The mere existence of last summer’s rumors, and whom those rumors accuse, tells us everything we need to know. You see, the real bad actors, ops, provocateurs—the as yet undeclared enemy because hardly recognized for what they are—never take action, only prevent it. Instead they accuse the ones who do act: the rumors thus reveal what’s truly dangerous to the present order. Truths have an elegant simplicity. Why bloc up except to stay safe from the state and its watchful busybodies, including the livestreamers and “journalists”? And why carry an umbrella except in defense against the police’s chemical weapons and those ubiquitous cameras? Why would this white woman torch a fast food franchise except because she loved Rayshard Brooks, murdered there by the cops, and she alone knows how to mourn? Why the sudden explosion of fireworks except that these tools are cheap and ready at hand? All of these actions endanger the status quo because they strike out at it, not safely but seriously. The rumors follow then.

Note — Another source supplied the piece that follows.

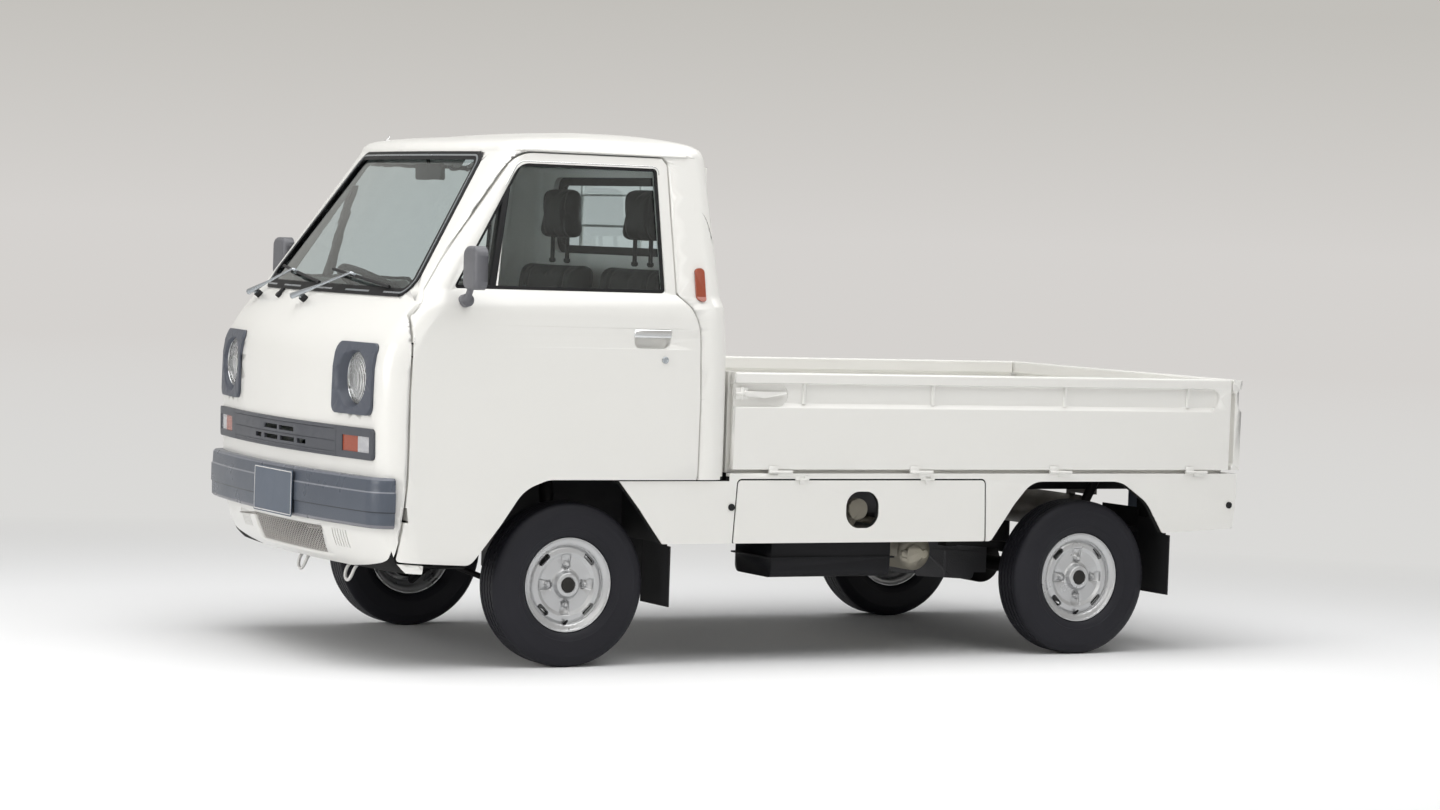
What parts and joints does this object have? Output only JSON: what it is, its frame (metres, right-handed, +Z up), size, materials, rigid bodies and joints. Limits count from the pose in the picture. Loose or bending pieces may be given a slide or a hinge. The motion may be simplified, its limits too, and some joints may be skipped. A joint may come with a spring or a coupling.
{
  "type": "kei truck",
  "caption": "Small cab-over pickup truck with a rounded steel cab, opening doors, a low load bed with drop sides and steered front wheels.",
  "frame": {"origin": "on the ground, midway along the truck's length and width", "axes": "+X forward along the truck's length, +Y to the truck's left, +Z up"},
  "size_m": [3.1983, 1.624, 1.636],
  "materials": {
    "body_paint": "gloss",
    "inner_paint": "satin",
    "window_glass": "clear",
    "lamp_glass": "clear",
    "amber_lens": "gloss",
    "seal_rubber": "matt",
    "tyre_rubber": "matt",
    "wheel_paint": "satin",
    "bezel_plastic": "satin",
    "grille_plastic": "satin",
    "bumper_plastic": "satin",
    "plate_paint": "satin",
    "mirror_plastic": "satin",
    "trim_plastic": "matt",
    "screen_paint": "matt",
    "wiper_steel": "satin",
    "seat_cloth": "matt",
    "wheel_rim_plastic": "satin",
    "chassis_paint": "satin",
    "cast_metal": "rough",
    "engine_metal": "rough",
    "tank_paint": "satin",
    "exhaust_steel": "rough"
  },
  "bodies": {
    "truck": {"nose_panel": "body_paint", "cab_frame": "body_paint", "cab_back_panel": "body_paint", "roof_panel": "body_paint", "cab_floor": "inner_paint", "cab_glass": "window_glass", "glass_seals": "seal_rubber", "headlamps": "lamp_glass", "headlamp_bezels": "bezel_plastic", "grille_panel": "grille_plastic", "signal_lamps": "amber_lens", "apron_screen": "screen_paint", "front_bumper": "bumper_plastic", "number_plates": "plate_paint", "wipers": "trim_plastic", "wiper_arms": "wiper_steel", "dashboard": "trim_plastic", "inner_mirror": "trim_plastic", "seats": "seat_cloth", "headrests": "seat_cloth", "chassis_rails": "chassis_paint", "cross_members": "chassis_paint", "front_suspension": "chassis_paint", "rear_axle": "chassis_paint", "engine_block": "engine_metal", "transaxle": "cast_metal", "fuel_tank": "tank_paint", "exhaust": "exhaust_steel", "rubber_flaps": "seal_rubber", "bed_floor": "body_paint", "bed_front_panel": "body_paint", "side_skirts": "body_paint"},
    "left_door": {"door_left": "body_paint", "door_glass_left": "window_glass", "mirror_left": "mirror_plastic"},
    "right_door": {"door_right": "body_paint", "door_glass_right": "window_glass", "mirror_right": "mirror_plastic"},
    "left_side_gate": {"gate_left": "body_paint"},
    "right_side_gate": {"gate_right": "body_paint"},
    "rear_gate": {"tailgate": "body_paint"},
    "left_lid": {"lid_left": "body_paint"},
    "right_lid": {"lid_right": "body_paint"},
    "left_knuckle": {"knuckle_left": "chassis_paint"},
    "right_knuckle": {"knuckle_right": "chassis_paint"},
    "hand_wheel": {"steering_wheel": "wheel_rim_plastic"},
    "front_left_wheel": {"tyre_front_left": "tyre_rubber", "rim_front_left": "wheel_paint"},
    "front_right_wheel": {"tyre_front_right": "tyre_rubber", "rim_front_right": "wheel_paint"},
    "rear_left_wheel": {"tyre_rear_left": "tyre_rubber", "rim_rear_left": "wheel_paint"},
    "rear_right_wheel": {"tyre_rear_right": "tyre_rubber", "rim_rear_right": "wheel_paint"}
  },
  "joints": [
    {"name": "door_left_hinge", "type": "hinge", "parent": "truck", "child": "left_door", "pos_m": [1.421, 0.69, 0.715], "axis": [0, 0, -1], "range_deg": [0, 65]},
    {"name": "door_right_hinge", "type": "hinge", "parent": "truck", "child": "right_door", "pos_m": [1.421, -0.69, 0.715], "axis": [0, 0, 1], "range_deg": [0, 65]},
    {"name": "gate_left_hinge", "type": "hinge", "parent": "truck", "child": "left_side_gate", "pos_m": [-0.6155, 0.696, 0.601], "axis": [-1, 0, 0], "range_deg": [0, 180]},
    {"name": "gate_right_hinge", "type": "hinge", "parent": "truck", "child": "right_side_gate", "pos_m": [-0.6155, -0.696, 0.601], "axis": [1, 0, 0], "range_deg": [0, 180]},
    {"name": "tailgate_hinge", "type": "hinge", "parent": "truck", "child": "rear_gate", "pos_m": [-1.593, 0, 0.601], "axis": [0, -1, 0], "range_deg": [0, 180]},
    {"name": "lid_left_hinge", "type": "hinge", "parent": "truck", "child": "left_lid", "pos_m": [-0.142, 0.6942, 0.5775], "axis": [-1, 0, 0], "range_deg": [-80, 0]},
    {"name": "lid_right_hinge", "type": "hinge", "parent": "truck", "child": "right_lid", "pos_m": [-0.142, -0.6942, 0.5775], "axis": [1, 0, 0], "range_deg": [-80, 0]},
    {"name": "steer_left", "type": "hinge", "parent": "truck", "child": "left_knuckle", "pos_m": [0.868, 0.53, 0.165], "axis": [0, -0.1633, 0.9866], "range_deg": [-33, 33]},
    {"name": "steer_right", "type": "hinge", "parent": "truck", "child": "right_knuckle", "pos_m": [0.868, -0.53, 0.165], "axis": [0, 0.1633, 0.9866], "range_deg": [-33, 33]},
    {"name": "steering_wheel_turn", "type": "hinge", "parent": "truck", "child": "hand_wheel", "pos_m": [1.05, -0.345, 1.09], "axis": [-0.5, 0, 0.866], "range_deg": [-530, 530]},
    {"name": "front_left_spin", "type": "hinge", "parent": "left_knuckle", "child": "front_left_wheel", "pos_m": [0.868, 0.596, 0.252], "axis": [0, 1, 0], "continuous": true},
    {"name": "front_right_spin", "type": "hinge", "parent": "right_knuckle", "child": "front_right_wheel", "pos_m": [0.868, -0.596, 0.252], "axis": [0, 1, 0], "continuous": true},
    {"name": "rear_left_spin", "type": "hinge", "parent": "truck", "child": "rear_left_wheel", "pos_m": [-0.997, 0.596, 0.252], "axis": [0, 1, 0], "continuous": true},
    {"name": "rear_right_spin", "type": "hinge", "parent": "truck", "child": "rear_right_wheel", "pos_m": [-0.997, -0.596, 0.252], "axis": [0, 1, 0], "continuous": true}
  ],
  "couplings": [
    {"joint": "steer_right", "follows": "steer_left", "ratio": 1},
    {"joint": "steering_wheel_turn", "follows": "steer_left", "ratio": 16}
  ]
}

Remember that the state’s provocateurs provoke so as to prevent—that is, so as to catch someone in the act. Today they do not actually take action themselves, even to discredit movements. Indeed, why would they need to? Social change is not a debate team, in which the most persuasive speaker wins the day. As the antiwar movement of the 2000s revealed, against millions of people around the world safely protesting in the streets, the state can simply—refuse.[3] Popular support and mere discontent did nothing to stop the imperial wars in Iraq and Afghanistan. So why should the empire go to the trouble of secret provocateurs and risky arson plots in order to discredit last summer’s protests when instead they can just dig in their heels, or brutalize protestors, or hold another election? Besides, nothing is more persuasive than action. Who knows but that in staging a fake plot the state might escalate the struggle against itself?

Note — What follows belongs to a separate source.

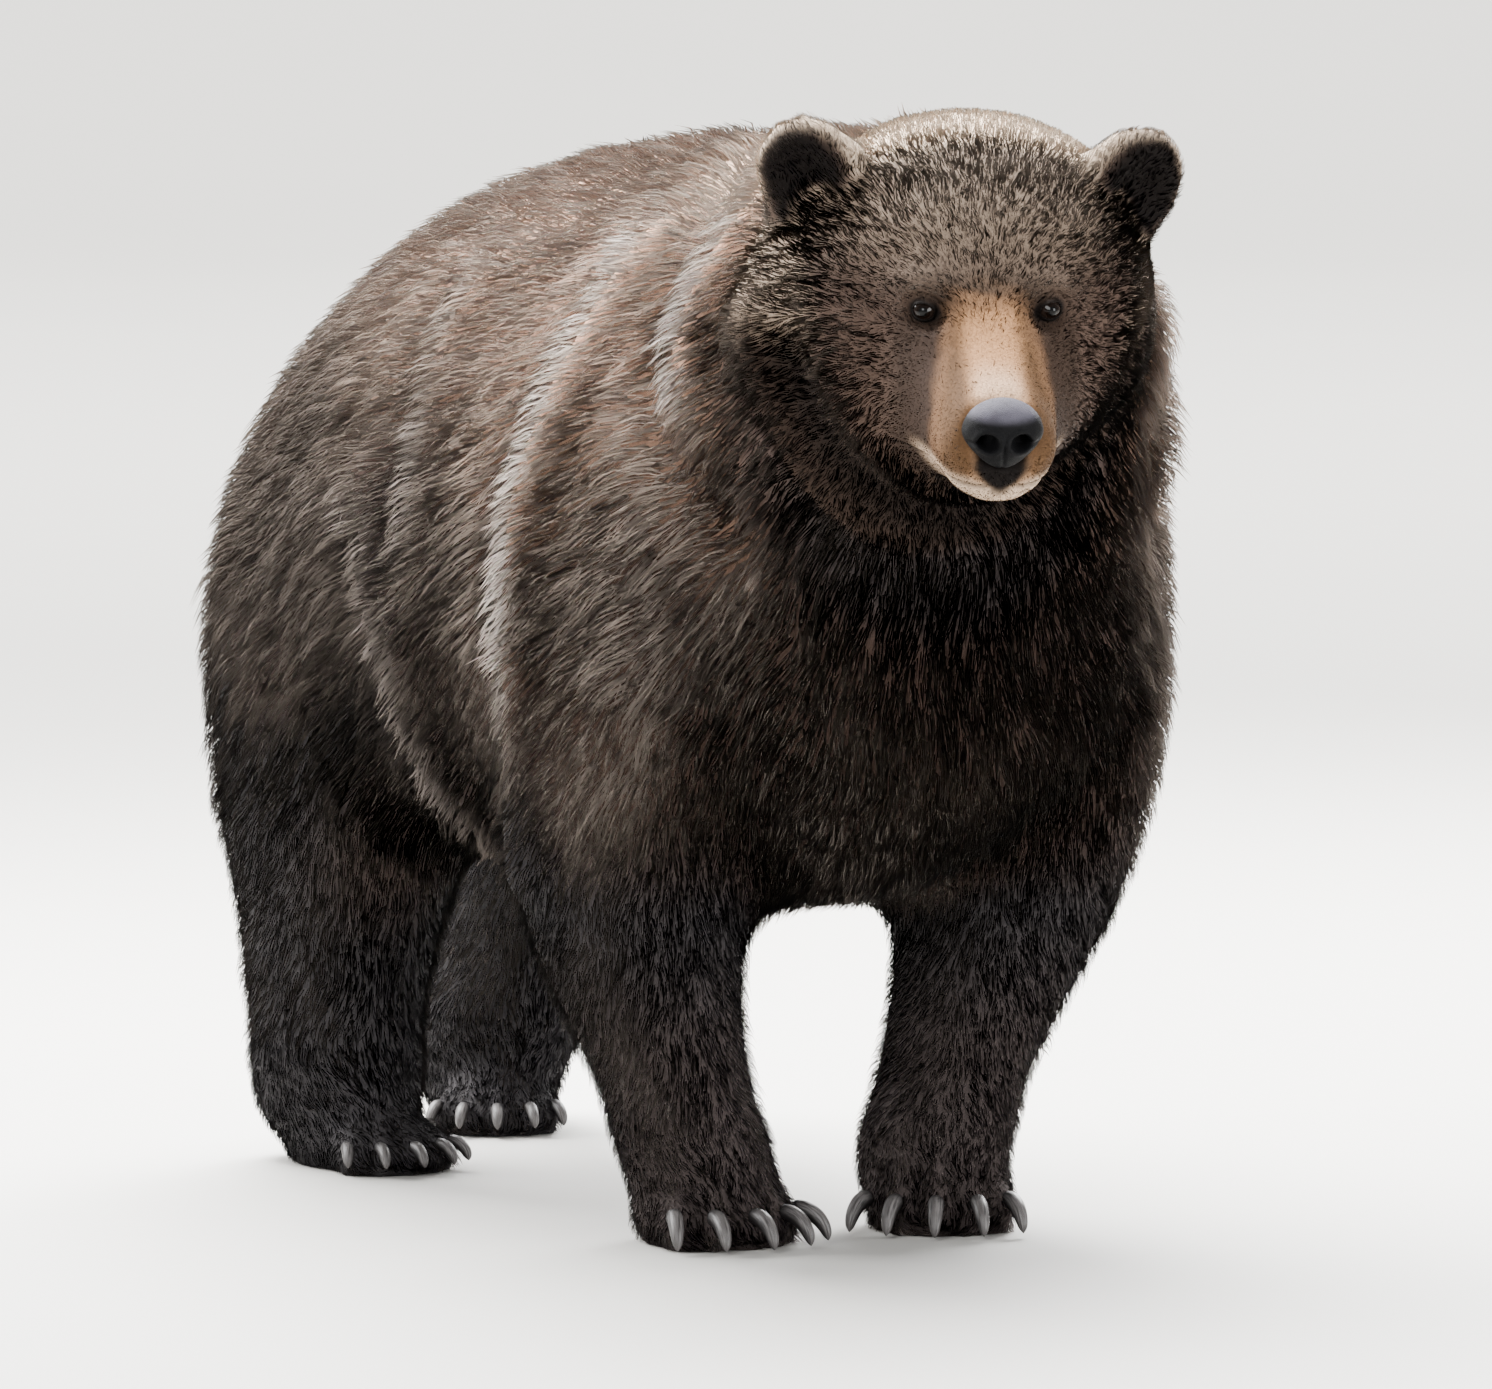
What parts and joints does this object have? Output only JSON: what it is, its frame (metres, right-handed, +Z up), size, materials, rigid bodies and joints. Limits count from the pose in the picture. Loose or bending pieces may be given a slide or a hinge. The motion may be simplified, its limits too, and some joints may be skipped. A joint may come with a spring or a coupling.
{
  "type": "grizzly bear",
  "caption": "Standing grizzly bear on all fours with its head turned to its right, heavy brown coat, round ears and long claws.",
  "frame": {"origin": "on the floor, under the middle of the bear's bounding box", "axes": "-Y forward along the body, +X to the bear's left, +Z up"},
  "size_m": [0.8676, 2.1476, 1.3716],
  "materials": {
    "fur_back": "dense frosted brown fur",
    "fur_legs": "short blackish brown fur",
    "fur_face": "short grizzled brown fur",
    "fur_muzzle": "very short buff fur",
    "claw_horn": "satin horn",
    "nose_leather": "moist grained skin",
    "eye": "wet gloss"
  },
  "bodies": {
    "root": {"claw_fore_left_1": "claw_horn", "claw_fore_left_2": "claw_horn", "claw_fore_left_3": "claw_horn", "claw_fore_left_4": "claw_horn", "claw_fore_left_5": "claw_horn", "claw_fore_right_1": "claw_horn", "claw_fore_right_2": "claw_horn", "claw_fore_right_3": "claw_horn", "claw_fore_right_4": "claw_horn", "claw_fore_right_5": "claw_horn", "claw_hind_left_1": "claw_horn", "claw_hind_left_2": "claw_horn", "claw_hind_left_3": "claw_horn", "claw_hind_left_4": "claw_horn", "claw_hind_left_5": "claw_horn", "claw_hind_right_1": "claw_horn", "claw_hind_right_2": "claw_horn", "claw_hind_right_3": "claw_horn", "claw_hind_right_4": "claw_horn", "claw_hind_right_5": "claw_horn", "ear_left": "fur_face", "ear_right": "fur_face", "eye_left": "eye", "eye_right": "eye", "foreleg_lower_left": "fur_legs", "foreleg_lower_right": "fur_legs", "foreleg_upper_left": "fur_legs", "foreleg_upper_right": "fur_legs", "forepaw_left": "fur_legs", "forepaw_right": "fur_legs", "head": "fur_face", "hindleg_lower_left": "fur_legs", "hindleg_lower_right": "fur_legs", "hindpaw_left": "fur_legs", "hindpaw_right": "fur_legs", "jaw": "fur_muzzle", "neck": "fur_back", "nose": "nose_leather", "tail": "fur_back", "thigh_left": "fur_legs", "thigh_right": "fur_legs", "trunk": "fur_back"}
  },
  "joints": []
}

For all the rumors about supposed provocateurs, less has been said about those real bad actors: the stylized Instagram militants, armed to the teeth yet who never pull the trigger, settling instead for a collaborative photo-op with a white-shirted lieutenant; the petty activist functionaries barking orders through megaphones, conveniently dividing the crowd into smaller and smaller marches, perfectly sized for kettling; the peace police enforcing order on a rally by handing over rowdy radicals to the real police. Curious that all the rumors about collaborators ignore these types who, regardless of their intentions, helped disrupt last summer’s rebellion. With friends like these, right? Perhaps the rumor-mongers have confused up with down and right with left.

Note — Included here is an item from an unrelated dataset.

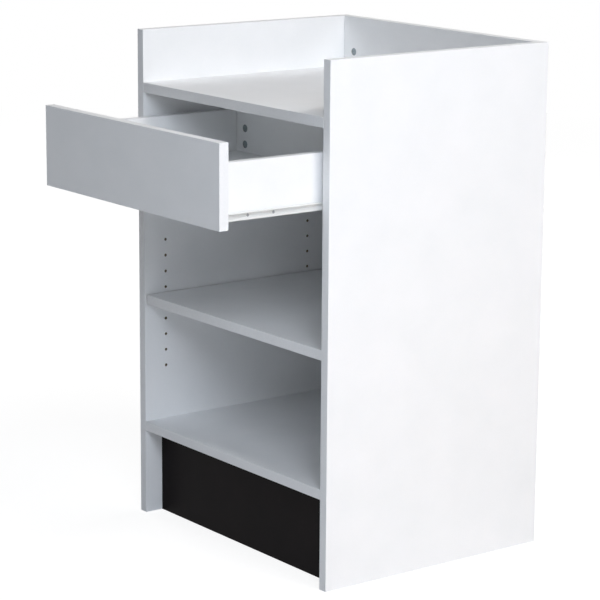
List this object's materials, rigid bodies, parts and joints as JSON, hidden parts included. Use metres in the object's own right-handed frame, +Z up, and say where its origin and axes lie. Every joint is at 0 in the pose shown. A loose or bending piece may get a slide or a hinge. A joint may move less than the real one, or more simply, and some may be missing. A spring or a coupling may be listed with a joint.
{
  "type": "checkout counter",
  "caption": "Cashier's stand of white board with a register well, a drawer on roller slides, an adjustable shelf and a black kick plate.",
  "frame": {"origin": "on the floor, halfway between the pulled-out drawer's face and the back panel's outer face, on the middle plane", "axes": "+Z up; -Y towards the cashier, the way the drawer opens; +X to the cashier's right when facing the counter"},
  "size_m": [0.6096, 0.7272, 0.9652],
  "materials": {
    "white_melamine": "satin white melamine on particleboard",
    "white_hardboard": "white-faced hardboard",
    "black_laminate": "satin black laminate on particleboard",
    "white_coated_steel": "white epoxy coating",
    "white_nylon": "moulded, matt",
    "zinc_plated_steel": "bright zinc plate"
  },
  "bodies": {
    "cabinet": {"left_side_panel": "white_melamine", "right_side_panel": "white_melamine", "back_panel": "white_melamine", "countertop": "white_melamine", "bottom_deck": "white_melamine", "kick_plate": "black_laminate", "cabinet_rail_left": "white_coated_steel", "cabinet_axle_left": "zinc_plated_steel", "cabinet_screw_front_left": "zinc_plated_steel", "cabinet_screw_rear_left": "zinc_plated_steel", "shelf_pin_front_left": "zinc_plated_steel", "countertop_fitting_front_left": "zinc_plated_steel", "deck_fitting_front_left": "zinc_plated_steel", "shelf_pin_rear_left": "zinc_plated_steel", "countertop_fitting_rear_left": "zinc_plated_steel", "deck_fitting_rear_left": "zinc_plated_steel", "back_fitting_top_left": "zinc_plated_steel", "back_fitting_middle_left": "zinc_plated_steel", "back_fitting_bottom_left": "zinc_plated_steel", "kick_fitting_left": "zinc_plated_steel", "cabinet_rail_right": "white_coated_steel", "cabinet_axle_right": "zinc_plated_steel", "cabinet_screw_front_right": "zinc_plated_steel", "cabinet_screw_rear_right": "zinc_plated_steel", "shelf_pin_front_right": "zinc_plated_steel", "countertop_fitting_front_right": "zinc_plated_steel", "deck_fitting_front_right": "zinc_plated_steel", "shelf_pin_rear_right": "zinc_plated_steel", "countertop_fitting_rear_right": "zinc_plated_steel", "deck_fitting_rear_right": "zinc_plated_steel", "back_fitting_top_right": "zinc_plated_steel", "back_fitting_middle_right": "zinc_plated_steel", "back_fitting_bottom_right": "zinc_plated_steel", "kick_fitting_right": "zinc_plated_steel"},
    "drawer": {"drawer_front": "white_melamine", "drawer_back": "white_melamine", "drawer_bottom": "white_hardboard", "drawer_side_left": "white_melamine", "drawer_rail_left": "white_coated_steel", "drawer_axle_left": "zinc_plated_steel", "drawer_screw_front_left": "zinc_plated_steel", "drawer_screw_rear_left": "zinc_plated_steel", "drawer_back_fitting_upper_left": "zinc_plated_steel", "drawer_side_fitting_upper_left": "zinc_plated_steel", "drawer_back_fitting_lower_left": "zinc_plated_steel", "drawer_side_fitting_lower_left": "zinc_plated_steel", "drawer_side_right": "white_melamine", "drawer_rail_right": "white_coated_steel", "drawer_axle_right": "zinc_plated_steel", "drawer_screw_front_right": "zinc_plated_steel", "drawer_screw_rear_right": "zinc_plated_steel", "drawer_back_fitting_upper_right": "zinc_plated_steel", "drawer_side_fitting_upper_right": "zinc_plated_steel", "drawer_back_fitting_lower_right": "zinc_plated_steel", "drawer_side_fitting_lower_right": "zinc_plated_steel"},
    "shelf": {"adjustable_shelf": "white_melamine"},
    "cabinet_roller_left": {"cabinet_roller_left": "white_nylon"},
    "cabinet_roller_right": {"cabinet_roller_right": "white_nylon"},
    "drawer_roller_left": {"drawer_roller_left": "white_nylon"},
    "drawer_roller_right": {"drawer_roller_right": "white_nylon"}
  },
  "joints": [
    {"name": "drawer_slide", "type": "slide", "parent": "cabinet", "child": "drawer", "axis": [0, -1, 0], "range_m": [-0.2193, 0.0857]},
    {"name": "shelf_lift", "type": "slide", "parent": "cabinet", "child": "shelf", "axis": [0, 0, 1], "range_m": [0, 0.15]},
    {"name": "cabinet_roller_left_spin", "type": "hinge", "parent": "cabinet", "child": "cabinet_roller_left", "pos_m": [-0.27995, -0.1109, 0.70015], "axis": [1, 0, 0], "range_deg": [-1200, 470]},
    {"name": "drawer_roller_left_spin", "type": "hinge", "parent": "drawer", "child": "drawer_roller_left", "pos_m": [-0.27885, 0.0439, 0.70445], "axis": [1, 0, 0], "range_deg": [-1200, 470]},
    {"name": "cabinet_roller_right_spin", "type": "hinge", "parent": "cabinet", "child": "cabinet_roller_right", "pos_m": [0.27995, -0.1109, 0.70015], "axis": [1, 0, 0], "range_deg": [-1200, 470]},
    {"name": "drawer_roller_right_spin", "type": "hinge", "parent": "drawer", "child": "drawer_roller_right", "pos_m": [0.27885, 0.0439, 0.70445], "axis": [1, 0, 0], "range_deg": [-1200, 470]}
  ],
  "couplings": [
    {"joint": "cabinet_roller_left_spin", "follows": "drawer_slide", "rad_per_m": 95.238},
    {"joint": "drawer_roller_left_spin", "follows": "drawer_slide", "rad_per_m": 95.238},
    {"joint": "cabinet_roller_right_spin", "follows": "drawer_slide", "rad_per_m": 95.238},
    {"joint": "drawer_roller_right_spin", "follows": "drawer_slide", "rad_per_m": 95.238}
  ]
}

What must not be lost in all of this—in the chirping and the parsing of the chirping—is the rebellion itself and its premise. Last summer witnessed an uprising in George Floyd’s name, which is to say, in the name of Black liberation. A fight for Black liberation means, at the very least, fighting against the carceral state and the capitalists, those two drivers of mass Black death and exploitation. And who knows but that the rebellion is not over, perhaps only waiting to escalate further? This struggle for Black liberation concerns all of us, is about the freedom of all—but it concerns Black people most. The struggle, then, requires the utmost seriousness and care and personal risk of the whites. It requires, that is, that we speak seriously. To chatter on with rumors and unfounded suspicions and even accusations—based on what else but some blurry images found online—is simply careless not just of the people accused but of the Black struggle itself. Don’t discourse: act and shut the fuck up, if you’re a comrade.

Last summer, as the world burned up and the capitalists sacrificed millions of us to the plague, the oppressed and their comrades rebelled. They attacked. With fists and umbrellas, cocktails and fireworks—and yes, at times even with other tools—they fought in hopes of defeating the police and the violent order they protect and serve. “Welcome back to the world,” declared the streets. Whatever their intentions, all the chirping and chattering rumors worked against the uprising, at times even landing our rebels in cages. “Lenin’s mistresses” are indeed alive now, resurrected zombie-like as rumors about—can you believe it?—fireworks. But the lesson from last summer is that no government has to start these rumors or even spread them. Nor do they have to come from the mouths of dedicated counter-revolutionaries either. Careless with our comrades and unserious about Black life and death, some of us chirp and chatter on as if only playing at revolution. That’s counter-revolution enough.

***

[1] A woman has been charged with first-degree arson for allegedly burning down an Atlanta Wendy’s in June 2020. The accused woman was reported to have been in a relationship with Rayshard Brooks, a Black man murdered in that restaurant’s parking lot by Atlanta police the night before the building burned down.

[2] In this year, a wave of social revolution swept Paris, often pitting the establishment Left against the insurgent youth movement. By then, Genet had become France’s most (in)famous literary rebel, challenging the sexual, racial, and national norms of his hated country of birth. In ‘68, Genet sided with the young Paris revolutionaries. It marked a turning point for him toward more overtly political rebellion. He devoted the remainder of his life to speaking and writing in support of the Black Panthers, the Red Army Faction, and the Palestinian fedayeen, sometimes at real risk to his own safety. His political texts have been posthumously compiled as The Declared Enemy (1991/2004).

[3] In Party in the Street: The Antiwar Movement and the Democratic Party after 9/11 (2015), Michael T. Heaney and Fabio Rojas note that the movement achieved “unprecedented scale—including the largest internationally coordinated protest in all of human history” (7).